Sometimes it pays to ask.

Palmer in the air
Palmer in the air (Photo: Brad Rassler)

If not for the FAA and a youthful fascination with flight and video, there would be no Trent Palmer Effect. As a child, he had a recurring nightmare about dying in an airplane. He still fears heights, but he discovered he could temper his anxiety by taking control of the stick. At 15, he began playing with radio-controlled planes and helicopters, whipping them through the valleys north of his home in Truckee.

In 2008, at age 20, Palmer was studying engineering at the University of Nevada, Reno, and working part-time in his father’s sign shop when Jerry Dugan, the founder of Fall Line Films, an adventure filmmaking company, hired him as an editor.
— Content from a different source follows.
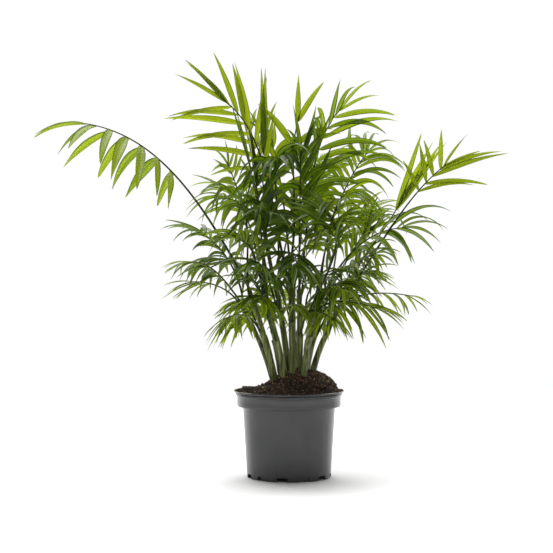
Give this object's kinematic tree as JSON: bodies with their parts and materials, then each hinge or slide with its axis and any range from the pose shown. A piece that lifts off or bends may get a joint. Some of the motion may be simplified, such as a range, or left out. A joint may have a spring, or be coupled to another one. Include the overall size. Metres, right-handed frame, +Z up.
{
  "type": "potted parlour palm",
  "caption": "Bushy parlour palm in a round dark grey grower's pot of soil, its slim green stems carrying arching feathered fronds: a standing houseplant.",
  "frame": {"origin": "middle of the pot's flat underside, on the surface it stands on", "axes": "+Z up, -Y towards the front seen in the picture, +X to its right"},
  "size_m": [0.5034, 0.2977, 0.4581],
  "materials": {
    "pot": "satin",
    "soil": "rough and crumbly",
    "stem": "satin",
    "frond_young": "satin, lets light through",
    "frond_middle": "satin",
    "frond_old": "satin"
  },
  "bodies": {
    "root": {"pot": "pot", "soil": "soil", "stem_01": "stem", "stem_02": "stem", "stem_03": "stem", "stem_04": "stem", "stem_05": "stem", "stem_06": "stem", "stem_07": "stem", "stem_08": "stem", "stem_09": "stem", "stem_10": "stem", "stem_11": "stem", "stem_12": "stem", "frond_01": "frond_young", "frond_02": "frond_young", "frond_03": "frond_young", "frond_04": "frond_young", "frond_05": "frond_middle", "frond_06": "frond_young", "frond_07": "frond_young", "frond_08": "frond_middle", "frond_09": "frond_young", "frond_10": "frond_middle", "frond_11": "frond_middle", "frond_12": "frond_middle", "frond_13": "frond_middle", "frond_14": "frond_young", "frond_15": "frond_middle", "frond_16": "frond_middle", "frond_17": "frond_middle", "frond_18": "frond_middle", "frond_19": "frond_middle", "frond_20": "frond_middle", "frond_21": "frond_middle", "frond_22": "frond_middle", "frond_23": "frond_middle", "frond_24": "frond_old", "frond_25": "frond_old", "frond_26": "frond_old", "frond_27": "frond_old", "frond_28": "frond_old", "frond_29": "frond_old", "frond_30": "frond_old", "frond_31": "frond_old", "frond_32": "frond_old", "frond_33": "frond_young", "frond_34": "frond_middle", "frond_35": "frond_middle", "frond_36": "frond_middle", "frond_37": "frond_middle", "frond_38": "frond_middle", "frond_39": "frond_middle", "frond_40": "frond_middle", "frond_41": "frond_old", "frond_42": "frond_old", "frond_43": "frond_old", "frond_44": "frond_middle", "frond_45": "frond_young", "frond_46": "frond_middle"}
  },
  "joints": []
}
One day, Palmer approached Dugan with an idea: Why not mount a camera on his radio-controlled helicopter and shoot action sequences rather than outsource the aerial work to helicopter pilots?

Palmer adapted an aftermarket two-axis gimbal, attached a Canon 7D DSLR, and bolted everything to the undercarriage of the radio-controlled copter, which he navigated with a joystick. The copter consisted of a six-foot rotor capable of cleaving a man in two, so Palmer had to figure out how to fly the thing without killing the talent.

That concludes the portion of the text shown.